Das Unternehmen ist seiner Zeit weit voraus ist. Und der Aktienkurs erscheint angesichts des explosiven Wachstums des Unternehmens noch nicht einmal besonders teuer. Allerdings waren in der Vergangenheit nur wenig Unternehmen dieser Größe in der Lage, ein solches Wachstum aufrechtzuerhalten. Dies spiegelt sich auch bei Nvidia bereits wider in den KGVs des abgelaufenen Geschäftsjahres. Während der jährliche Höchstkurs in den Jahren 2021 bis 2023 noch bei KGVs zwischen 80 und 110 notierte, lag das Niveau im Geschäftsjahr 2023/2024 wieder auf dem niedrigeren Niveau der Vorjahre vom 50-Fachen des Gewinns. Kurzum: Nvidia spielt derzeit zwar eindeutig in einer eigenen Liga, aber die Bewertung ist nicht abgekoppelt von der Entwicklung des Ertragsniveaus
Die fehlende Marktbreite könnte allerdings zum Problem werden. Im vergangenen Jahr stieg der S&P 500, der nach den Marktbewertungen der Unternehmen gewichtet ist, um 24,2 %. Auf gleichgewichteter Basis wäre er hingegen nur um 11,6 % gestiegen. Damit war 2023 das erste Jahr seit 1998 (inmitten der Dot-Com-Euphorie), dass der S&P 500 seine gleichgewichtete Version um mehr als 10 Prozentpunkte übertraf. Im bisherigen Jahresverlauf ist der Index um rund 6 % gestiegen, während der gleichgewichtete Index nur um 2,5 % zugelegt hat.
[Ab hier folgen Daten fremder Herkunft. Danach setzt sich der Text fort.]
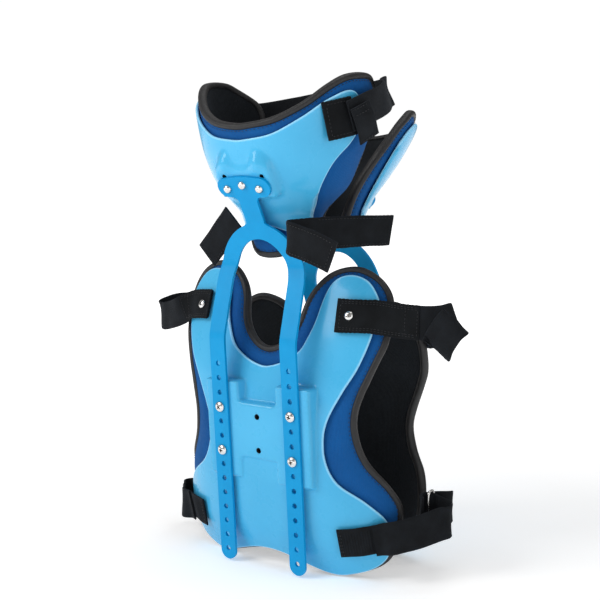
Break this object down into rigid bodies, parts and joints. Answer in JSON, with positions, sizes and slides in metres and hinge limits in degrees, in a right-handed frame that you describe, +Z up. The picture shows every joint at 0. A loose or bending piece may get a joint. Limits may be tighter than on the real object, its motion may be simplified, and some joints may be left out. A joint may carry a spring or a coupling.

Und das sind die Risikofaktoren
Während die Bewertung von Nvidia derzeit aufgrund der operativen Entwicklung leicht zu rechtfertigen sein mag, sieht der S&P 500 als Ganzes teuer aus: Er wird jetzt mit dem rund 22-Fachen des voraussichtlichen Gewinns gehandelt, da die Erwartungen für den Gesamtjahresgewinn für den Index von 245 bis 250 USD im Oktober auf heute 243 USD gesunken sind.
Ein Kurs-Gewinn-Verhältnis in dieser Größenordnung gab es lediglich in jüngster Vergangenheit in Zeiten der geldpolitischen Lockerungen, beziehungsweise bei einem Leitzins nahe 0 %. Zudem ist es möglich, dass KI künftig stärker reguliert wird. Schließlich kann KI beispielsweise bei der Meinungsbildung vor Wahlen eine große Rolle spielen und manipulativ sein – im November wird in den USA ein neuer Präsident gewählt.
Die KI-Branche ist im Fluss, weshalb es schwer zu beurteilen ist, ob der KI-Boom zu einem Ende kommt oder die bisherige Entwicklung erst der Anfang ist. Eine Korrektur erscheint im aktuellen Umfeld durchaus wahrscheinlich. Vom Platzen einer Blase zu sprechen könnte jedoch übertrieben sein. Die Zukunft kann bis heute jedoch niemand vorhersagen, auch nicht die Künstliche Intelligenz.
Investmentidee(n)
Wir greifen an dieser Stelle das von uns vor den Nvidia-Quartalszahlen ausgewählte defensive Discountzertifikat (ISIN: DE000VM79SU0) auf, das seitdem um rund 5 Prozent gestiegen ist. Die einfache Funktionsweise kann im vorherigen Beitrag hier nachgelesen werden. Die Renditechance ist zwar gesunken, beträgt aktuell aber immer noch knapp 11 Prozent.